■ REQUIREMENT:
Locate each line holding the string "with" and copy it.

■ GIVEN RECORDS:

◆ ◆ ◆

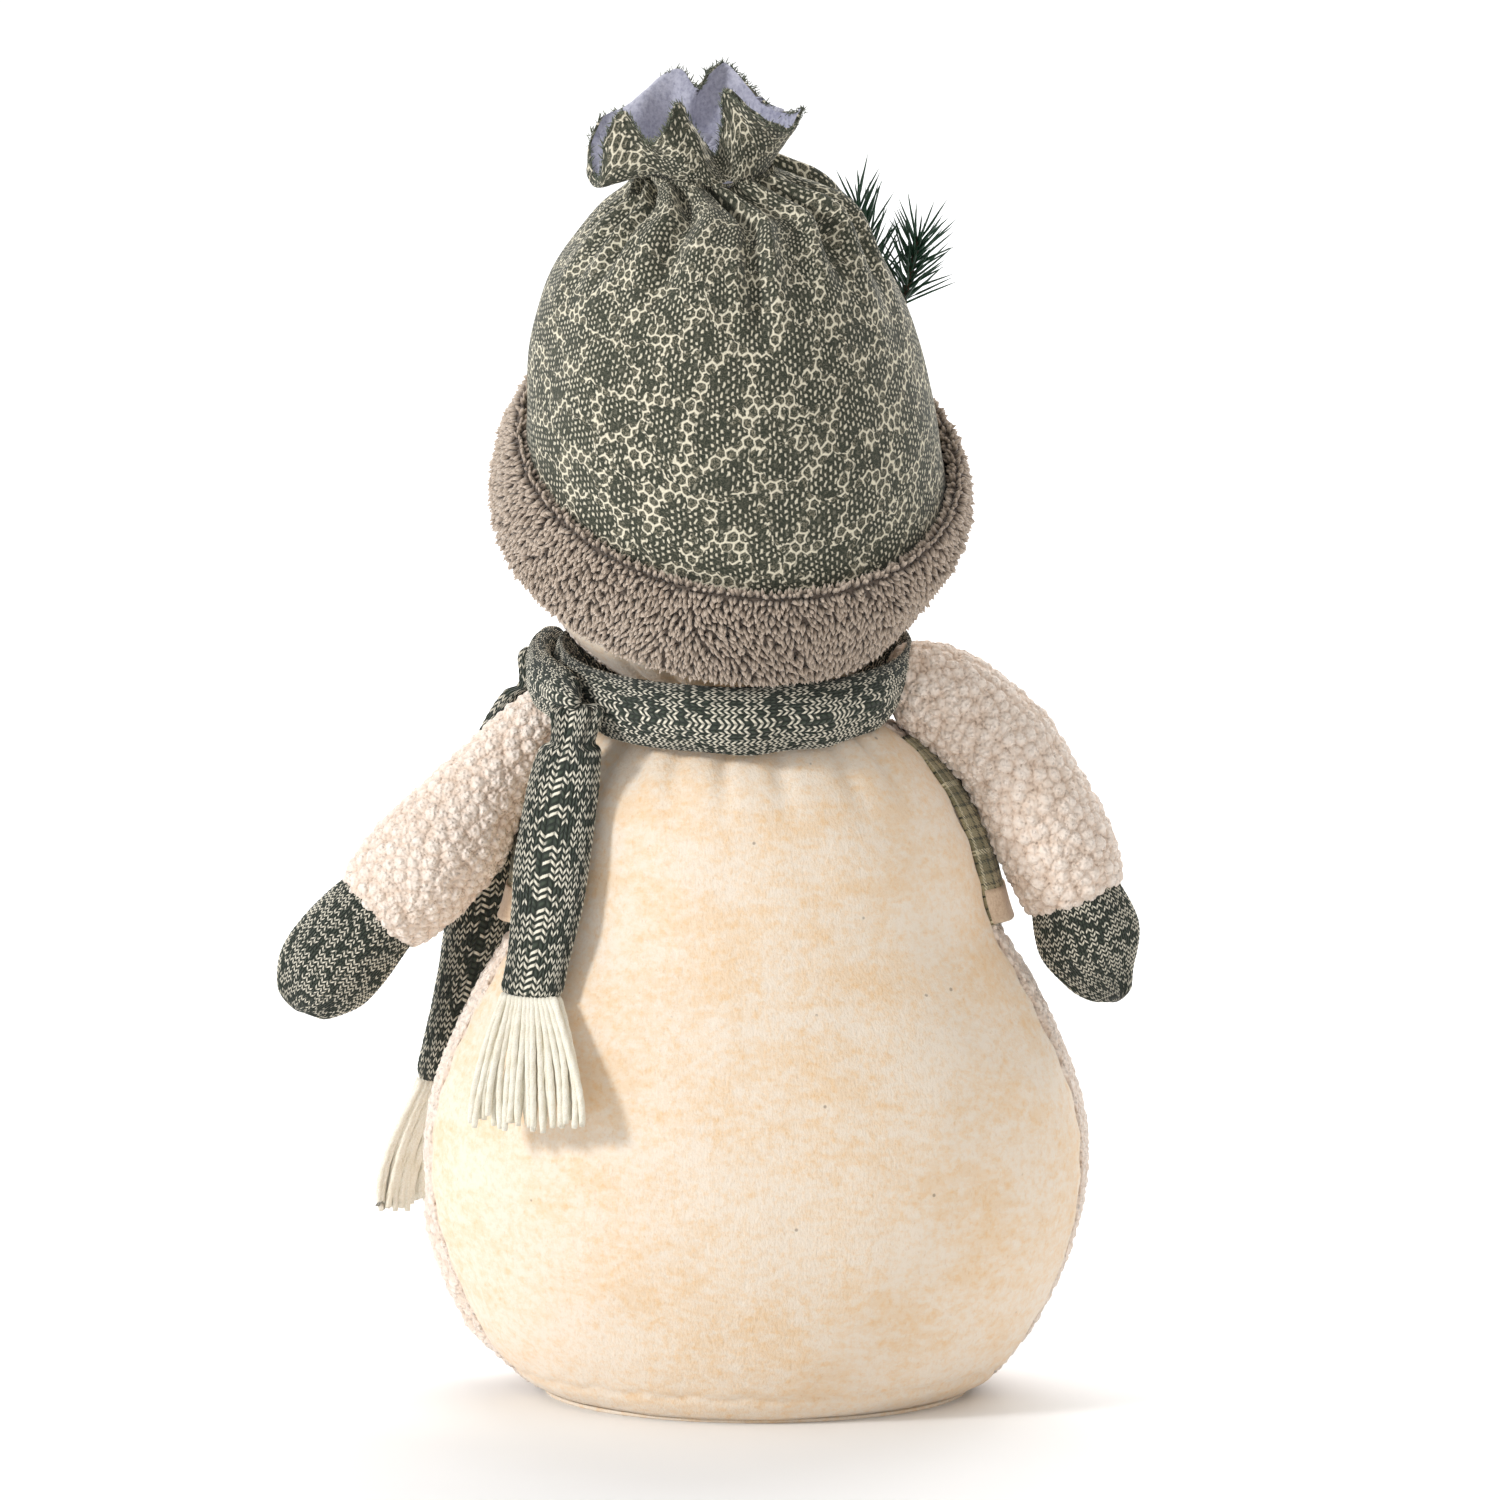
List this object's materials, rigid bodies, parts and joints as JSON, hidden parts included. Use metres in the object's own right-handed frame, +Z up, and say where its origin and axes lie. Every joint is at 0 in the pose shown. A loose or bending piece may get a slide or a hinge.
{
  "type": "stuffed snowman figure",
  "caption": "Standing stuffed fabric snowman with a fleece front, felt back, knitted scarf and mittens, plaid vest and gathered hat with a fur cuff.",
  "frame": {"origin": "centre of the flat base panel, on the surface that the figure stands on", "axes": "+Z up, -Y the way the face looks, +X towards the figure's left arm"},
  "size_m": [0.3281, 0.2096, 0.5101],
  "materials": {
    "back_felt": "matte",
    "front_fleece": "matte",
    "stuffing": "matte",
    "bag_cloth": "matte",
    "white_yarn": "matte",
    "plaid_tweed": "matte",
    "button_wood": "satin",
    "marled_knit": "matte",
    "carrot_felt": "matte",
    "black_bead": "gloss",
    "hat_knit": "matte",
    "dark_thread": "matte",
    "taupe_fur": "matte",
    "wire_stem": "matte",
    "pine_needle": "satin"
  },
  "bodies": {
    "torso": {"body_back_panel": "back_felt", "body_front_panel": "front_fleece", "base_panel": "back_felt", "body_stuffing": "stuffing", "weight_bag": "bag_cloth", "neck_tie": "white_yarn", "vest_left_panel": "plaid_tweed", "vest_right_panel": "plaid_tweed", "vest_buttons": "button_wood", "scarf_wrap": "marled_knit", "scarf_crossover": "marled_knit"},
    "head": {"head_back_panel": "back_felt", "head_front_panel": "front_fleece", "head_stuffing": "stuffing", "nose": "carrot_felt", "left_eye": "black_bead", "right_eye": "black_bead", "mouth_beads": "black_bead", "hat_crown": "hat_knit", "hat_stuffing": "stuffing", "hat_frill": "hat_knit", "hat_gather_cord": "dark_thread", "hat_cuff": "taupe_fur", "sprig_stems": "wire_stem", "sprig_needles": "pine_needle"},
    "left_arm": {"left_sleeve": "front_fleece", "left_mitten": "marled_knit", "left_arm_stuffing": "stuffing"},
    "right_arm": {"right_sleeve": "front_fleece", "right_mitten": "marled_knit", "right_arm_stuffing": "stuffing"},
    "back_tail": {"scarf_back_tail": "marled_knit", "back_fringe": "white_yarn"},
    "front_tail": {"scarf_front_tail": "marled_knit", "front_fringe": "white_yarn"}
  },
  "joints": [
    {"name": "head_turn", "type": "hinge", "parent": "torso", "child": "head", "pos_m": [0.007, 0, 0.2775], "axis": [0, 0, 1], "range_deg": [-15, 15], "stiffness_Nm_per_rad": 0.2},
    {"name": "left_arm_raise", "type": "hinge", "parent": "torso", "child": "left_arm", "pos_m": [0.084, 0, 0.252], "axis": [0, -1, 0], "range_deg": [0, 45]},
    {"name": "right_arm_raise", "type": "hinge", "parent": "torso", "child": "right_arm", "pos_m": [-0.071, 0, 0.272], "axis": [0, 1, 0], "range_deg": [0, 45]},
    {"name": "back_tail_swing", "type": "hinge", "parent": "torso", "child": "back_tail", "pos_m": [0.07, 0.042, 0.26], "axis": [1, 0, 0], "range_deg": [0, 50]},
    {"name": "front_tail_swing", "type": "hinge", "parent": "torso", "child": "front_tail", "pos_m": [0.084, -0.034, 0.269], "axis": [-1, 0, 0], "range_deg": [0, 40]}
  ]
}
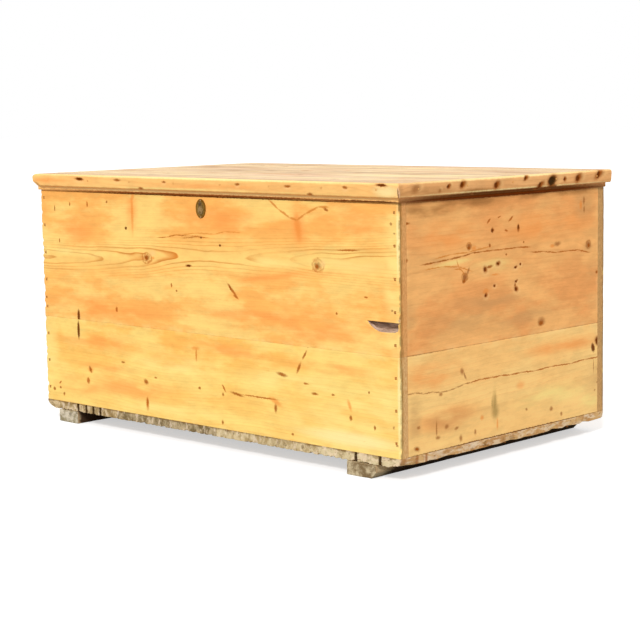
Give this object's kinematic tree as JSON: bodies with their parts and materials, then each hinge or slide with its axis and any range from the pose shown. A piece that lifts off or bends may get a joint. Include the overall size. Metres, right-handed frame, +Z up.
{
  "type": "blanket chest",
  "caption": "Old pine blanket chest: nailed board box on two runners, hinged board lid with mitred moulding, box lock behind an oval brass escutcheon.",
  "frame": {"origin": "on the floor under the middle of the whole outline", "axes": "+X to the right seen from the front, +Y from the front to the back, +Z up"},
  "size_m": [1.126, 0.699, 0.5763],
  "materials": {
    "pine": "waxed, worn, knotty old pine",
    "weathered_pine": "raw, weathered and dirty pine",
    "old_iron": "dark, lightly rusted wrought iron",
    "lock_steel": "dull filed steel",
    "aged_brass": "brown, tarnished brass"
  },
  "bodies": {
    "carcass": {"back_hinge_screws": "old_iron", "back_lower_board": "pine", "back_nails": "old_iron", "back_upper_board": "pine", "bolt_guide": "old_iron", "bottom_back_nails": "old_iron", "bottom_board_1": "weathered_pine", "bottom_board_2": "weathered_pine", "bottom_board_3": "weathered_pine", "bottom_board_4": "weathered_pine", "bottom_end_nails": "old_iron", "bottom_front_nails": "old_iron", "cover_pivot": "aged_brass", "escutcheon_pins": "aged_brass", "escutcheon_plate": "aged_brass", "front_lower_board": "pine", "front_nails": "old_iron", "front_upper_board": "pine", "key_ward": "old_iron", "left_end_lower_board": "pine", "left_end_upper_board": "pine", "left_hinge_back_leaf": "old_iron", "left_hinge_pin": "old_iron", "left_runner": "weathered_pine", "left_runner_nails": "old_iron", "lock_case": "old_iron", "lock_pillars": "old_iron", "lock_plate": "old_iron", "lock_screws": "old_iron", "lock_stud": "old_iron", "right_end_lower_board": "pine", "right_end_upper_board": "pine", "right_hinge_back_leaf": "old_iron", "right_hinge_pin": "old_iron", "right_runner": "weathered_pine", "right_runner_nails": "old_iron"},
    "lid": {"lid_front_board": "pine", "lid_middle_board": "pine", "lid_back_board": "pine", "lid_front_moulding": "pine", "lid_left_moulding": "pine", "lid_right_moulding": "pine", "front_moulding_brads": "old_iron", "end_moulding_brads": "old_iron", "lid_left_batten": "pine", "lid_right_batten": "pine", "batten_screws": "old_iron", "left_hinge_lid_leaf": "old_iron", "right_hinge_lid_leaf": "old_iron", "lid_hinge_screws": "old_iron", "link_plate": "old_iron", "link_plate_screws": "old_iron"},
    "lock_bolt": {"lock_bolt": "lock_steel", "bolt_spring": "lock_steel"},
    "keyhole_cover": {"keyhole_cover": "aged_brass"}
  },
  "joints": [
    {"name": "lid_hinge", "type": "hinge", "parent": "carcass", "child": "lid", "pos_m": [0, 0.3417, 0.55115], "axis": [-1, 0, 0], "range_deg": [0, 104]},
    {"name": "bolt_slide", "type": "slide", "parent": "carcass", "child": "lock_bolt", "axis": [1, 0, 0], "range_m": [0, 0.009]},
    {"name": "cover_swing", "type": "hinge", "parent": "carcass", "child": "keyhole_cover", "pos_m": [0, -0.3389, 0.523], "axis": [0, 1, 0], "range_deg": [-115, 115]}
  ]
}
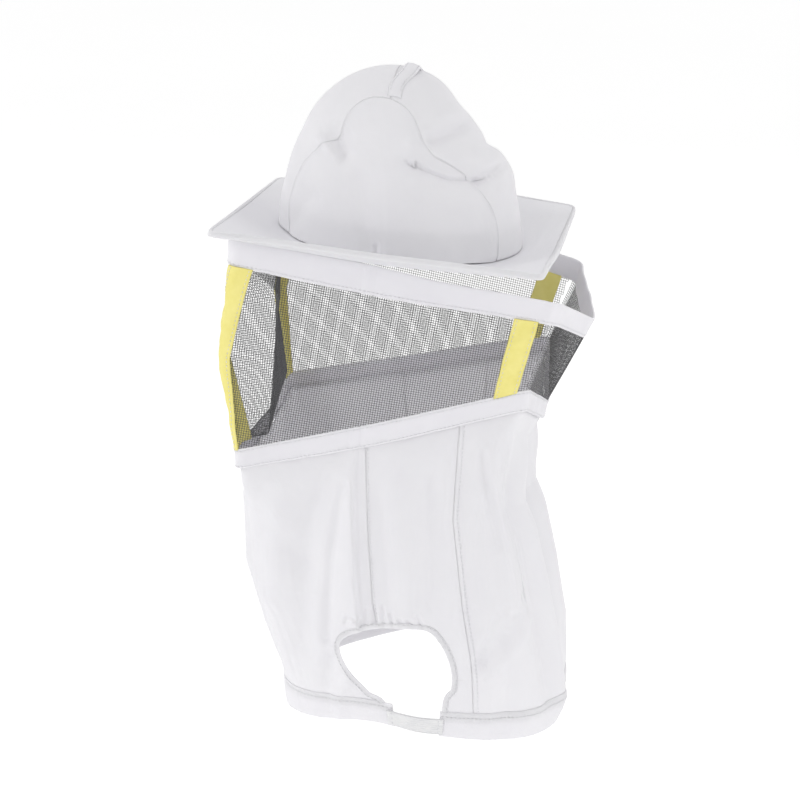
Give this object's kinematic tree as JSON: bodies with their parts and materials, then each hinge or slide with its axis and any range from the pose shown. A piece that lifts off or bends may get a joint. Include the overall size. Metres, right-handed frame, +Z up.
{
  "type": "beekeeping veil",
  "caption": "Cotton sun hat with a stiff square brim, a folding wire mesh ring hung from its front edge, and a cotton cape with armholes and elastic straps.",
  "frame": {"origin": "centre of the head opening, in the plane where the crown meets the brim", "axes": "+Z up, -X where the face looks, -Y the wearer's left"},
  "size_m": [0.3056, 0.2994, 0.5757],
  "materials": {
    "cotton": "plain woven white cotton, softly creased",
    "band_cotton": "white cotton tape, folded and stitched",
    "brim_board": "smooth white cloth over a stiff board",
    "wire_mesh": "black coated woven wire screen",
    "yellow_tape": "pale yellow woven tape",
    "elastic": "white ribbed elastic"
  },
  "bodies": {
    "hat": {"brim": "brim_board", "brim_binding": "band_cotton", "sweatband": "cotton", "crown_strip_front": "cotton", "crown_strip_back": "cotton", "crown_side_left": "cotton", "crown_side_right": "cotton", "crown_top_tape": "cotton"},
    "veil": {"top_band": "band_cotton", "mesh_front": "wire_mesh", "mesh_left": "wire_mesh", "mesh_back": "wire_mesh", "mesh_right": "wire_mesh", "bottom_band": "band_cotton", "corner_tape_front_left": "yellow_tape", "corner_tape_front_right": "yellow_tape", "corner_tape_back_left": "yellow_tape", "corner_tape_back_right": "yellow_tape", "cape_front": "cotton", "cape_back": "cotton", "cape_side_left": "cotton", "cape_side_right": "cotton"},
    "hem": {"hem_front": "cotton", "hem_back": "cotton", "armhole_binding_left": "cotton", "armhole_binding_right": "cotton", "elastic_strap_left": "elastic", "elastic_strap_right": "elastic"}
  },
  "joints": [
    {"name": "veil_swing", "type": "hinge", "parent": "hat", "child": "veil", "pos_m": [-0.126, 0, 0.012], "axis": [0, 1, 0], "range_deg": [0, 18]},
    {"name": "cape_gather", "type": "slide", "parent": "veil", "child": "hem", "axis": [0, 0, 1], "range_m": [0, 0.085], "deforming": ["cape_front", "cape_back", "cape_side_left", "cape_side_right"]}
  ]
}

◆ ◆ ◆

■ THE RESPONSE:
  "caption": "Standing stuffed fabric snowman with a fleece front, felt back, knitted scarf and mittens, plaid vest and gathered hat with a fur cuff.",
Give this object's kinematic tree as JSON: bodies with their parts and materials, then each hinge or slide with its axis and any range from the pose shown. A piece that lifts off or bends may get a joint. Include the overall size. Metres, right-handed frame, +Z up.
  "caption": "Old pine blanket chest: nailed board box on two runners, hinged board lid with mitred moulding, box lock behind an oval brass escutcheon.",
Give this object's kinematic tree as JSON: bodies with their parts and materials, then each hinge or slide with its axis and any range from the pose shown. A piece that lifts off or bends may get a joint. Include the overall size. Metres, right-handed frame, +Z up.
  "caption": "Cotton sun hat with a stiff square brim, a folding wire mesh ring hung from its front edge, and a cotton cape with armholes and elastic straps.",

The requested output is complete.